O fotógrafo considera que o negócio tem melhorado no último ano e que o número de casamentos e baptizados tem aumentado. Os clientes continuam a procurá-lo para sessões fotográficas familiares e tem havido um aumento “muito significativo” de clientes a quererem imprimir as fotografias tiradas nos telemóveis.
“As pessoas estão a perceber que não têm registo nenhum em papel das fotos tiradas nos últimos 10 a 15 anos porque quando perdem um telemóvel ou mudam de equipamento normalmente as fotografias perdem-se. Agora voltaram a querer ficar com uma recordação em papel”, refere.

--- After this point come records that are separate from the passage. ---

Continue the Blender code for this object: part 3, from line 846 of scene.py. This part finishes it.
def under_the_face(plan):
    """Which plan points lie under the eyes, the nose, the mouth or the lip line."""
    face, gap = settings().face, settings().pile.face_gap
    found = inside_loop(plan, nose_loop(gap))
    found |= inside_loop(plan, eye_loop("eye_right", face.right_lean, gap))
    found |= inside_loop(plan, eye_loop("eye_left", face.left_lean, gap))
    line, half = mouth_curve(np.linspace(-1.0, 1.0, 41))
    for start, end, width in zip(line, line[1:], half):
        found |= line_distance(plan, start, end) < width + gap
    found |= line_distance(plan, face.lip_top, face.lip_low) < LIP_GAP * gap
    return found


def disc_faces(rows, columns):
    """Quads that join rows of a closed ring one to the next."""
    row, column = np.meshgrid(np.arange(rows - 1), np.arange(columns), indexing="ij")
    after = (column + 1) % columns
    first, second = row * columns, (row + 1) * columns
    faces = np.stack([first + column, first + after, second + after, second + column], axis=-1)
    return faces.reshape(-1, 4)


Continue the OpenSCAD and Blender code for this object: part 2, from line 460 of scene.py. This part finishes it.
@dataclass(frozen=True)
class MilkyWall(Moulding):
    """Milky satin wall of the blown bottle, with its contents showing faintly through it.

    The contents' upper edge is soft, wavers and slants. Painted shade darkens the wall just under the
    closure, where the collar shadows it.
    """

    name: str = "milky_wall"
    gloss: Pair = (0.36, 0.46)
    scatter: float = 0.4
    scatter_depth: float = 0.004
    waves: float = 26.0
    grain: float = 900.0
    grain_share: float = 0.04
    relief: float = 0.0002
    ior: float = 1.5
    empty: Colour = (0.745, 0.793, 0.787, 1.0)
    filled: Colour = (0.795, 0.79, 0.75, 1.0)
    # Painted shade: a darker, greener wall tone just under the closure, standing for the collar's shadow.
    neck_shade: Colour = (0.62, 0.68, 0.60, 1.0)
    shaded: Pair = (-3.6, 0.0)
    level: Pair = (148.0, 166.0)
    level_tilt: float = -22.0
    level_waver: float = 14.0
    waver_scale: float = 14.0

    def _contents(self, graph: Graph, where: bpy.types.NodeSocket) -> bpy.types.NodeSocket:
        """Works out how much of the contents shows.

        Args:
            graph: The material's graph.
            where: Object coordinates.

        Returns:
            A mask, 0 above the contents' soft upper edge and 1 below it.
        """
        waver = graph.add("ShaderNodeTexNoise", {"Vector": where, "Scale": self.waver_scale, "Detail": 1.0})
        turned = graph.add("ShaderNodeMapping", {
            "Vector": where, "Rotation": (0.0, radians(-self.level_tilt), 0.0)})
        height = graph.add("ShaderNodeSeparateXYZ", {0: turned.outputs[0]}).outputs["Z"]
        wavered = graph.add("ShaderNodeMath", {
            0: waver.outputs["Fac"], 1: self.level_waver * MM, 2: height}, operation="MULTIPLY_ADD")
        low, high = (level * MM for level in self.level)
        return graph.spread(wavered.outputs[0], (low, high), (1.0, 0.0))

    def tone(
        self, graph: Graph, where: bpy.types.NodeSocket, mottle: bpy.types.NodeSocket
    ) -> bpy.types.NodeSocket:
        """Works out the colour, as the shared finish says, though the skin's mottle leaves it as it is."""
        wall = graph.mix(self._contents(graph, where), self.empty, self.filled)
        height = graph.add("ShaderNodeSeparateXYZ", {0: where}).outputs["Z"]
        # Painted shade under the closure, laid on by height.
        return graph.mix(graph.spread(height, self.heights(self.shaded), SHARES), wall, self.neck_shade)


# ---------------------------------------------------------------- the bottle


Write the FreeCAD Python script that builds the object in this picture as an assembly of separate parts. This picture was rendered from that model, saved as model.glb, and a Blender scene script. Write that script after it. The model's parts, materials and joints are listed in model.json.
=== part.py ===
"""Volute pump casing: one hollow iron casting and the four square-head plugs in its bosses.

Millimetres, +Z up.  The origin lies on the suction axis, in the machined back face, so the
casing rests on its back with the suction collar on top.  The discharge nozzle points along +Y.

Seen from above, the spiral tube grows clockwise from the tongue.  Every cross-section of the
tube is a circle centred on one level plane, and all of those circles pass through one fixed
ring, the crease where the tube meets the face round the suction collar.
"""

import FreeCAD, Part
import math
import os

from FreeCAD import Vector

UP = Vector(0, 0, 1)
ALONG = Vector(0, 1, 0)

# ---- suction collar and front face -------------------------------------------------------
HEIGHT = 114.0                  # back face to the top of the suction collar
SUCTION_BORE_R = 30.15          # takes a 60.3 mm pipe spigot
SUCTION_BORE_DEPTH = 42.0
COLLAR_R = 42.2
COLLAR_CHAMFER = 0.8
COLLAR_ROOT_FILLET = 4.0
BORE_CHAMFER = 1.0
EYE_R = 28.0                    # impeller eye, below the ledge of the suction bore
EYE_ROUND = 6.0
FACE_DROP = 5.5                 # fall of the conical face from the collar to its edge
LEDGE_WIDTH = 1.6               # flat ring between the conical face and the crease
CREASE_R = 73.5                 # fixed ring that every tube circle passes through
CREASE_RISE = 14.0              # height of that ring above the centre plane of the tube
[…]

“Cartão do Cidadão e Passaporte com fotos feitas no registo foram a machadada final”
Francisco Nogueira tem 60 anos e é fotógrafo há cerca de 40 anos em Alpiarça, onde tem uma loja aberta, na principal artéria da vila. Considera que a sua profissão está em vias de extinção e diz que algumas decisões do Governo vieram arruinar um negócio que já não estava bem.
“Todas as pessoas de Alpiarça procuravam-me para tirar fotografias tipo passe para os documentos. Agora, basta ir ao local onde fazem os documentos que já tiram fotografias. Isso arruinou o negócio”, critica.
Também os telemóveis com máquina fotográfica incorporada foram mais uma machadada no negócio. Francisco Nogueira diz que são poucos os que mandam imprimir as fotografias que fazem mesmo correndo o risco de elas se perderem para sempre. A diminuição no número de casamentos e baptizados também lhe prejudicou o negócio.
“Já não há tantos casamentos nem baptizados como antigamente e isso é pior para quem, como eu, está a trabalhar num meio pequeno. Prejudica o trabalho porque há poucos clientes e nas localidades mais próximas há mais concorrência. Não é fácil arranjar trabalho”, lamenta, acrescentando que já tentou reformar-se mas ainda não conseguiu.